I’d say I was the typical ‘straight-A’ student everyone knew for being a nerd and a bookworm, although, to be honest, I have always been the kind of person who always starts studying the day before a test, even at university. I have never failed an exam using this strategy, but it is something I do not recommend at all!
What would you be if you were not a scientist?
Probably a graphic designer, a chef or a teacher.
If you could travel in time and work on past or future science, what would you choose?
Although it would be fantastic to meet and work with some of the most outstanding scientists in the past, I would choose the future for many reasons. First, I’d love to know how far science has advanced from today, and I’d be looking forward to contributing. And secondly, I’d like to think that in the future, science will have been freed from all the biases we have sadly been dragging until today: gender, ethnicity, wealth and so on. I wish everyone who wanted to be a scientist could have enough opportunities, regardless of their background.
How would your colleagues describe you?
I think they would describe me as a reserved and quiet person. A bit eccentric sometimes, too, but friendly and always willing to help!
What would you like to add to the phrase “finally solved”?
Until we pose the next question.
What preconceived idea about scientists you think has some truth in it? And which one is totally wrong?
I think that the idea of scientists being a bit crazy might have some truth in it. Many discoveries that have been made until today wouldn’t have been possible if someone hadn’t put their crazy ideas and theories to the test. On the other hand, I believe that the concept of all scientists being serious and boring is entirely wrong. I think I have more than enough sample size to prove it!
What has been your best failure?
Not learning how to say no to others out of fear of disappointing them.
The best advice you have been given.
Don’t let others decide what’s best for you.

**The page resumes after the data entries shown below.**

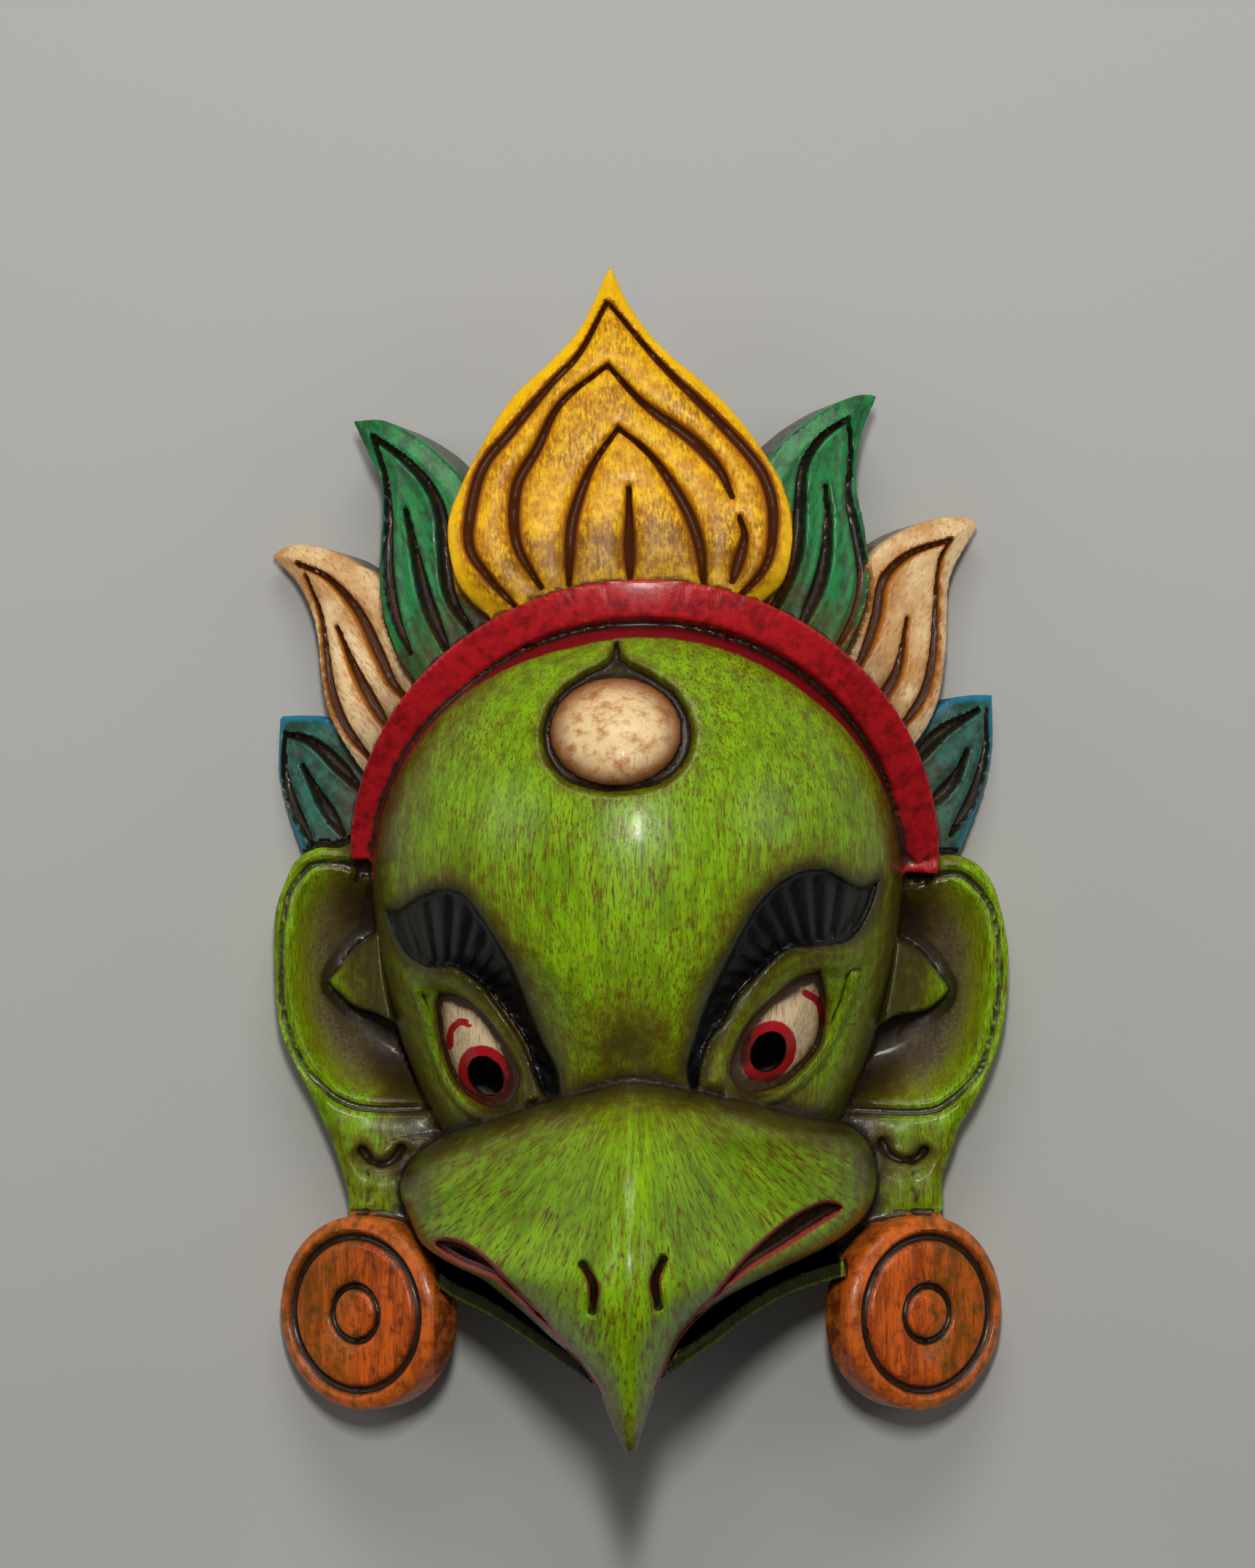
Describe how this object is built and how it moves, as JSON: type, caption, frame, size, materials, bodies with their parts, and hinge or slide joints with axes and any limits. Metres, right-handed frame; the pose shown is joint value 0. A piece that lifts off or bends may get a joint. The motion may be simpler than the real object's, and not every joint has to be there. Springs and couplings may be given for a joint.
{
  "type": "garuda mask",
  "caption": "Painted wooden bird-deity face mask with a hooked beak, leaf crown, brow band, large ears and ear discs, hollow behind.",
  "frame": {"origin": "on the back plane, under the middle of the mask's outline", "axes": "+X to the viewer's right, +Y up the face to the crown, +Z out of the face; the mask lies on its back"},
  "size_m": [0.173, 0.2678, 0.1119],
  "materials": {
    "painted_wood": "painted in green, gold, red, cream, teal and orange over carved wood, rubbed with brown, satin varnish"
  },
  "bodies": {
    "root": {"garuda_mask": "painted_wood"}
  },
  "joints": []
}
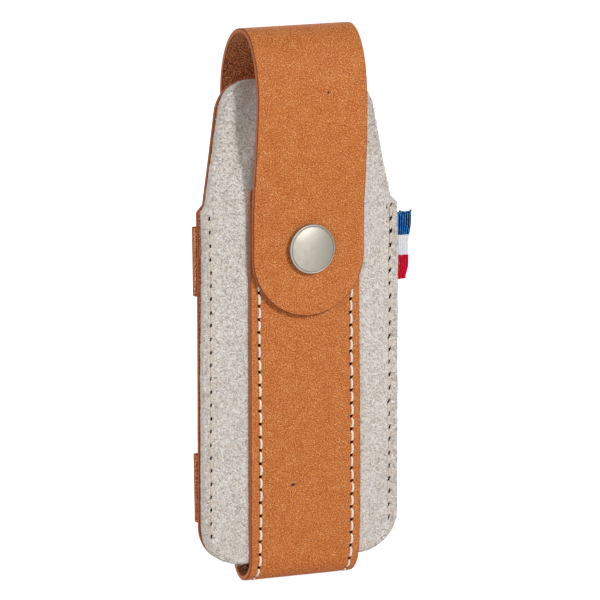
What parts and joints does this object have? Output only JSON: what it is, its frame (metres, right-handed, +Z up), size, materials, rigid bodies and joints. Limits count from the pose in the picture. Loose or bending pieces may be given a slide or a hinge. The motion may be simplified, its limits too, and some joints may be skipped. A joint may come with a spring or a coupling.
{
  "type": "belt pouch",
  "caption": "Slim upright belt pouch for a folding knife: felt front, leather back, and one leather strap round it that closes as a flap with a snap.",
  "frame": {"origin": "the middle of the belt passage behind the strap, halfway between the two bands", "axes": "+X to the right seen from the front, +Y from the felt front to the leather back, +Z up to the flap's arch"},
  "size_m": [0.0709, 0.0272, 0.1707],
  "materials": {
    "felt": "matte",
    "leather": "satin",
    "ribbon": "satin",
    "thread": "matte",
    "snap_metal": "satin"
  },
  "bodies": {
    "pouch": {"felt_front_panel": "felt", "back_leather_panel": "leather", "carry_strap": "leather", "lower_belt_band": "leather", "upper_belt_band": "leather", "ribbon_tag": "ribbon", "snap_stud": "snap_metal", "stud_rivet": "snap_metal", "left_side_seam": "thread", "right_side_seam": "thread", "left_strap_seam": "thread", "right_strap_seam": "thread"},
    "arch": {"flap_arch": "leather"},
    "flap": {"flap_tongue": "leather", "snap_cap": "snap_metal", "snap_socket": "snap_metal", "snap_ring_spring": "snap_metal"}
  },
  "joints": [
    {"name": "arch_swing", "type": "hinge", "parent": "pouch", "child": "arch", "pos_m": [0, -0.0007, 0.05125], "axis": [-1, 0, 0], "range_deg": [0, 52]},
    {"name": "flap_open", "type": "hinge", "parent": "arch", "child": "flap", "pos_m": [0, -0.01631, 0.09355], "axis": [-1, 0, 0], "range_deg": [0, 130]}
  ],
  "couplings": [
    {"joint": "arch_swing", "follows": "flap_open", "ratio": 0.4}
  ]
}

You should write your own destiny.
Tell us your favourite scientific quote or scientific joke.
I really like a quote from Lewis Wolpert, which is pretty well-known within the developmental biology field: “It is not birth, marriage, or death, but gastrulation which is truly the most important time in your life“.
Who is your favourite scientist and why?
Lynn Margulis. She proposed the theory of endosymbiosis, which at the time was a very radical idea that many scientists refused to give validity to and even ridiculed in some cases. I admire her for her perseverance, strong willpower and for fighting for her ideas despite all the voices telling her how wrong and crazy they were. I believe the world needs more people like her who aren’t afraid of coming up with ‘crazy’ ideas, in science and every other discipline.
Can you please recommend…
The Wind-Up Bird Chronicle from Haruki Murakami.
Anything from Blaumut.
Frida Kahlo and Buster Keaton.
A film or documentary:
Millennium actress from Satoshi Kon.
An interesting YouTube channel:
A digital communication medium on any subject:
‘El descampao‘ podcast.
Thank you so much Nerea and good luck with your thesis!